Non è stata felicissima la battuta di Mario Draghi sull’alternativa “tra la pace e i condizionatori”. Ma è pur sempre una battuta. Più grossolano è l’uso che ne hanno fatto subito i giornali con i soliti titoli ad effetto.
Sono ben altri gli interrogativi di questi giorni sul conflitto in atto nel cuore dell’Europa e sulle conseguenze economiche che ne derivano, e che in parte sono già in atto.
La ferocia della guerra seguita alla invasione russa in Ucraina, la compattezza dell’Occidente che non può andare oltre al ritorno delle sanzioni, l’operosa indifferenza dei principali attori dell’indo-pacifico, segnano una rottura dell’ equilibrio competitivo tra le potenze e revocano in dubbio due condizioni di vita e di lavoro che ritenevamo normali.
La prima è la fine annunciata della convivenza pacifica che durava da almeno tre generazioni. La seconda è il dissesto della dimensione globale del mercato che, pur con le gravi distorsioni finanziarie, aveva consentito lo sviluppo economico diffuso.
La convivenza pacifica non è più scontata. Al netto di tutte le sue mistificazioni, la coesistenza rappresentava un equilibrio sostanzialmente stabile dove la competizione tra le grandi potenze era proiettata nel tempo lungo. Questo equilibrio si è rotto con il ritorno alla guerra calda e alla guerra fredda ad alte intensità, con la nuova emergenza in Europa; con le nuove sfide nell’area dell’indo-pacifico dove è messa in discussione persino la moneta di conto per regolare i pagamenti con l’intento di superare dollaro ed euro; con nuove e più pericolose competizioni non solo economiche sia nel continente africano che in quello sud-americano.
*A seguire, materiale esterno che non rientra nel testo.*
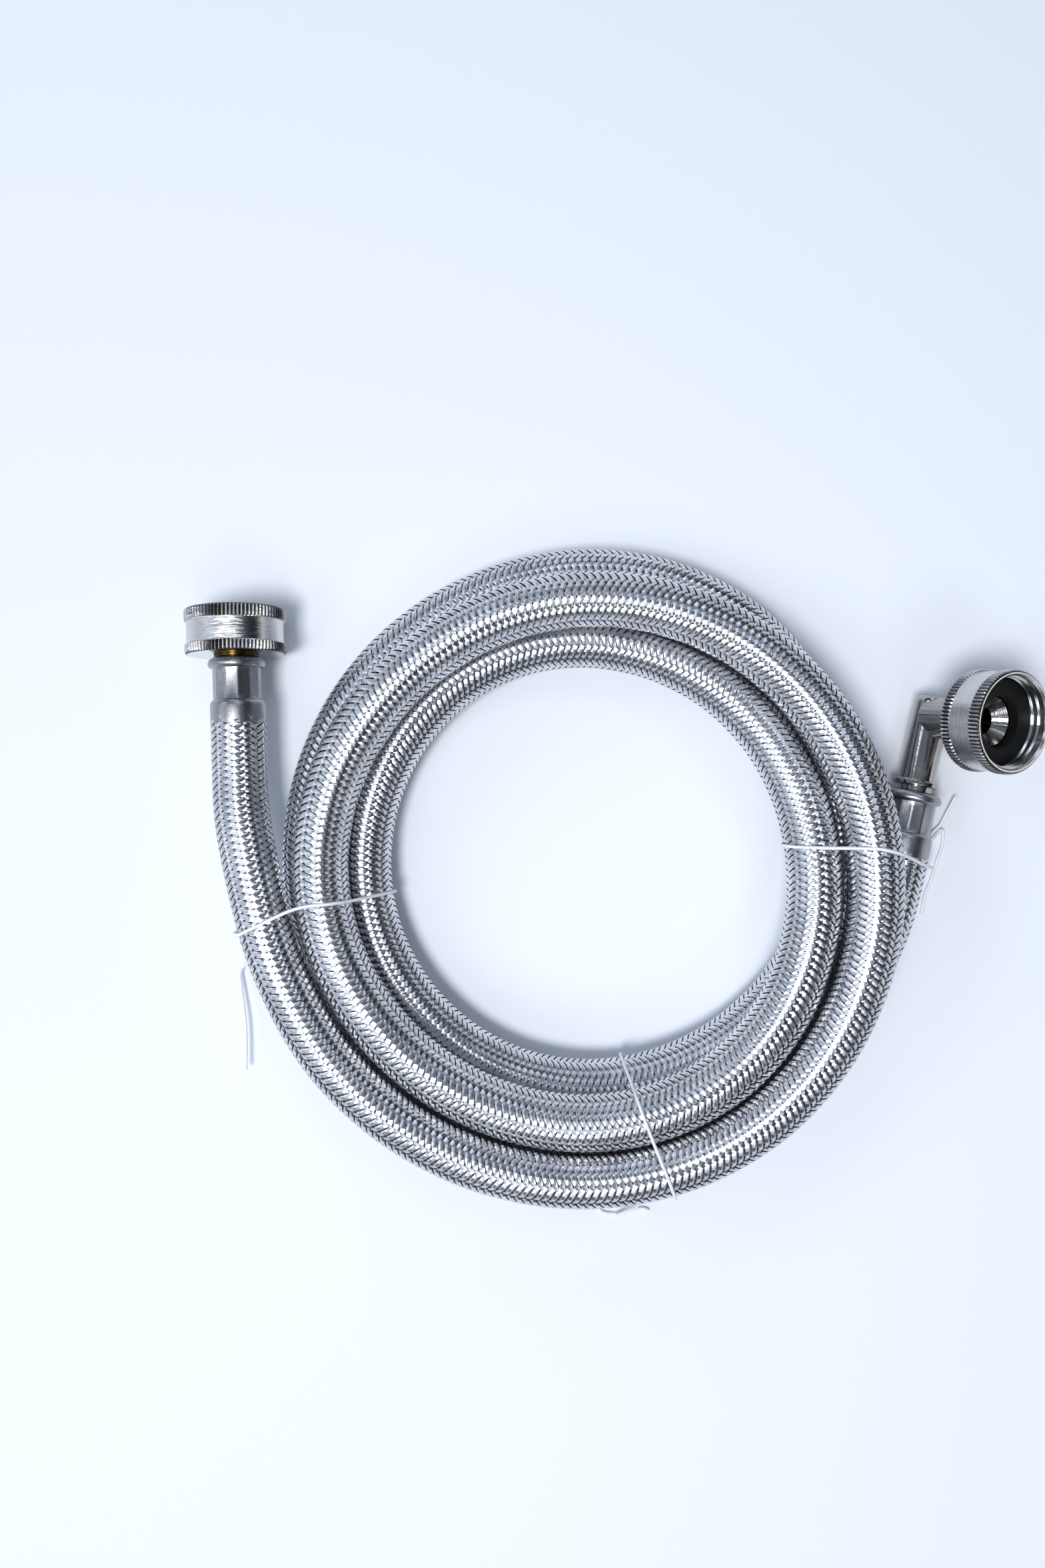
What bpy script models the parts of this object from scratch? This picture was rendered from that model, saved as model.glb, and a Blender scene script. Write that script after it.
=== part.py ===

Il mercato globale è in crisi. Sebbene abusato dalla speculazione finanziaria, aveva consentito nuove opportunità per superare il problema della povertà e della fame nel mondo e spalancato spazi sconosciuti alle imprese e al lavoro.
Prima il “lock-down” imposto dalla crisi sanitaria da covid-19 ed ora la guerra hanno gravemente compromesso la dimensione planetaria del mercato aperto e accessibile alle risorse, ai traffici, alle opportunità di lavoro, alla cultura. Le conseguenze già visibili di queste fratture sono davanti a noi.
La crisi energetica è ben più grave di quella degli anni settanta. Fare i conti con gli aumenti dei costi anche sostenuti è una cosa; pagare il gas sei volte più caro nel breve volgere di un anno, o il petrolio esattamente il doppio, è altra. Per i Paesi a prevalente economia manifatturiera come il nostro sono a rischio le produzioni di interi comparti, dalla metallurgia alla meccanica, dalla chimica, al vetro, alla ceramica, all’agro-alimentare. Per non dire della logistica e dei trasporti. Non è un caso che la più recente indagine di Confindustria prevede a breve riduzioni, se non addirittura fermate, per molte imprese. Ci sono poi le conseguenze sociali, con i costi dei consumi per le famiglie che nella stragrande maggioranza assumono dimensioni insostenibili senza interventi dello Stato.
Altra aggravante mai conosciuta fino ad oggi è la crescente difficoltà per le imprese ad approvvigionarsi di materie prime, della componentistica e delle derrate alimentari.
Prima ancora del blocco delle importazioni dalla Russia per effetto delle sanzioni, (o dall’Ucraina per la guerra e la chiusura dei porti sul Mar Nero) si erano già manifestate difficoltà a reperire acciaio, alluminio, minerale di ferro e altre materie di base come pure strozzature nei trasporti marittimi. La forte domanda in ripresa nel sud-est asiatico aveva ridotto le disponibilità e moltiplicati i prezzi come sempre accade quando la domanda riprende e l’offerta è più ridotta. Ora queste difficoltà aumenteranno e saranno coinvolti anche il grano, i cereali, i fertilizzanti con conseguenze imprevedibili nel breve termine.
Altre conseguenze saranno a catena: dall’inflazione che consegue e non demorde, al debito pubblico destinato ancora a salire, alla frenata della crescita che era in corso come confermato oggi dalla presentazione del DEF. Ed è ormai la cronaca di tutti i giorni tra impotenze operative, immancabili polemiche e imbarazzi tra le forze politiche.
Ci resta solo, nelle incertezze, la voce di Seneca: “quando il timore avrà sempre più argomenti, conviene ancora scegliere la speranza”.